ADVERTISEMENT

It is a common practice of American orchestras to open their season with a virtuoso soloist as the big attraction, and to close the season by relying on a choral blockbuster like Beethoven’s Ninth Symphony or Verdi’s Requiem.

Quite uncommon, however, is Music Director JoAnn Falletta’s inspired decision to tap both the virtuoso soloist and vocal blockbuster territories for this weekend’s Buffalo Philharmonic concerts that bring down the curtain on its 2012-13 Classics season. Two additional works never before played by the BPO round out the program. And since all the music is by Italian composers, the concerts carry the banner “Tutti Italiani.”

Adding a touch of unexpected drama is the fact that violinist Rachel Lee was called in on short notice to play Paganini’s fiendishly difficult 1816 Violin Concerto No. 1, replacing the ailing Chloe Hanslip. Paganini’s concertos were written primarily to display his own virtuosity, so spectacular that many felt he must have made a pact with the devil in order to play at that technical level.

Lee seemed not the least intimidated by the music’s demands. She coped with the music’s acrobatic turns and leaps with immaculate precision, but amid all the violin fireworks she also played, where possible, with expressive phrasing and warmth of tone. This was especially apparent in the slow movement that she turned into a welcome oasis of Italianate lyricism. The cadenza was very impressive, but almost repetitive in light of the virtuosic overall character of the violin part. In the racehorse Finale, Lee’s execution of the bouncing spiccato passages was truly dazzling. Paganini’s orchestral writing is rather vacuous, but Falletta kept it as a quiet partner to the violin, using the frequent accented chords as appropriate punctuation to the lyric lines. The audience gave Lee a well-deserved standing ovation.
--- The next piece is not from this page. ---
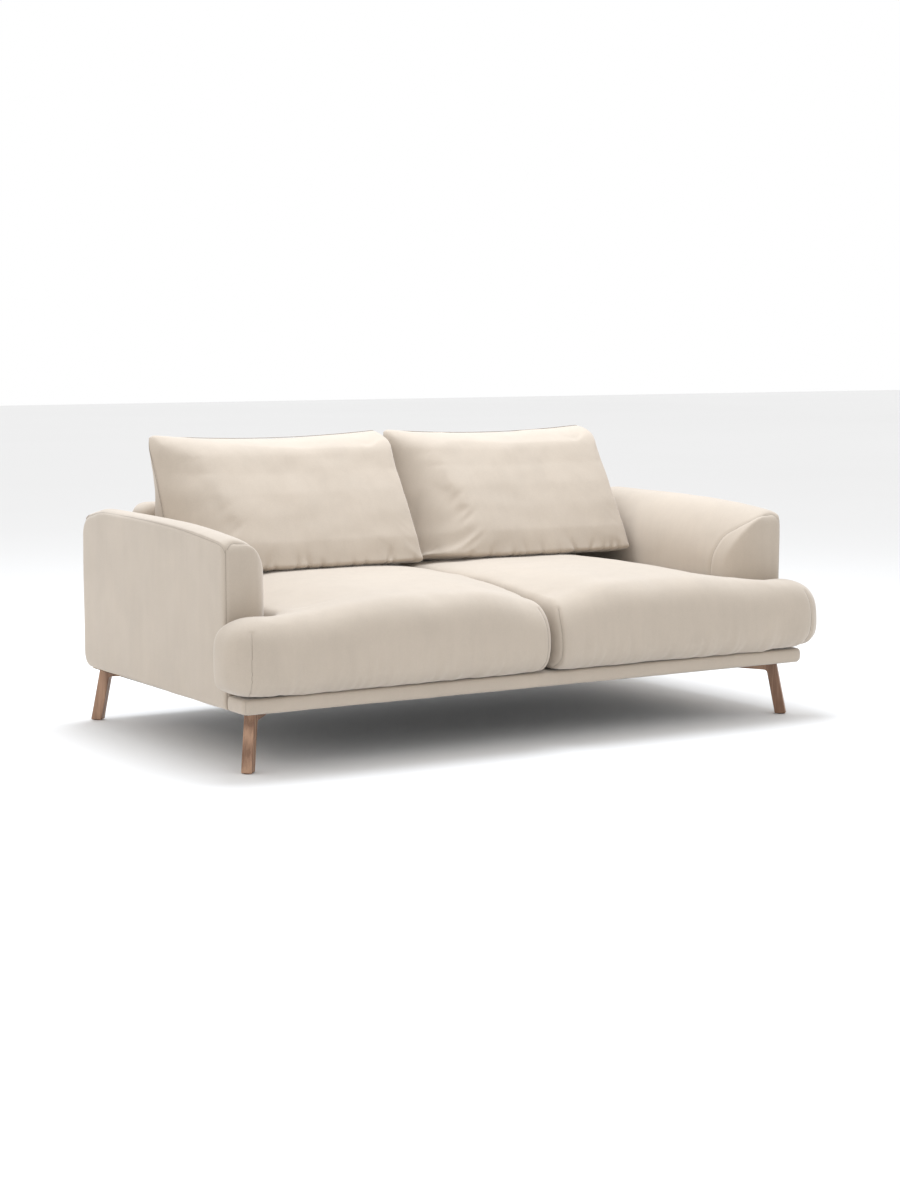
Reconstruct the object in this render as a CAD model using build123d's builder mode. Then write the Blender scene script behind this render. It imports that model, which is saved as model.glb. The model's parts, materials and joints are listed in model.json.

The concert opened with the BPO premiere of the Overture to Monteverdi’s 1607 opera “Orfeo,” a brief trumpet-and-drum-driven piece of festive and ceremonial character that was quite avant-garde 400 years ago. It was also deftly prescient of the operatic spectacular that would close the concert.

Between them, however, was another BPO premiere, Ildebrando Pizzetti’s 1929 tone poem “Rondo veneziano.” It’s a lusciously orchestrated, rampantly melodious piece, rife with imaginative orchestral detail that blends strings, winds and brass into glorious tutti climaxes and more reflective liquid reflections. The performance under Falletta’s baton was absolutely resplendent. We are indebted to her for introducing Pizzetti to the Buffalo audience.

If the devil was suggested by Paganini’s violin prowess, he was on the stage in person during Boito’s “Prologue in Heaven” from his 1876 operatic masterpiece “Mefistofele,” a setting of the Faust legend. Against tumultuous fanfares, metallic rolling thunderclaps, and brazenly declamatory antiphonal brass proclamations from the balcony, bass Kevin Maynor was Mefistofele, stealthily stalking his way across the stage while flourishing a scarlet cape and taunting God with the great “Ave Signor” chorus and aria.

The details of the wager that Mefistofele can seduce the vain Faust are carried by Maynor in a rich, dramatic voice that needed more robust depth, abetted by choruses of Spirits, Cherubim and Penitents. The Buffalo Philharmonic Chorus and Immaculata Academy Vox Caeciliae share the taxing choral parts superbly, bringing the concert and the BPO season to a thrilling close.

The concert will be repeated at 2:30 p.m. today, and should not be missed.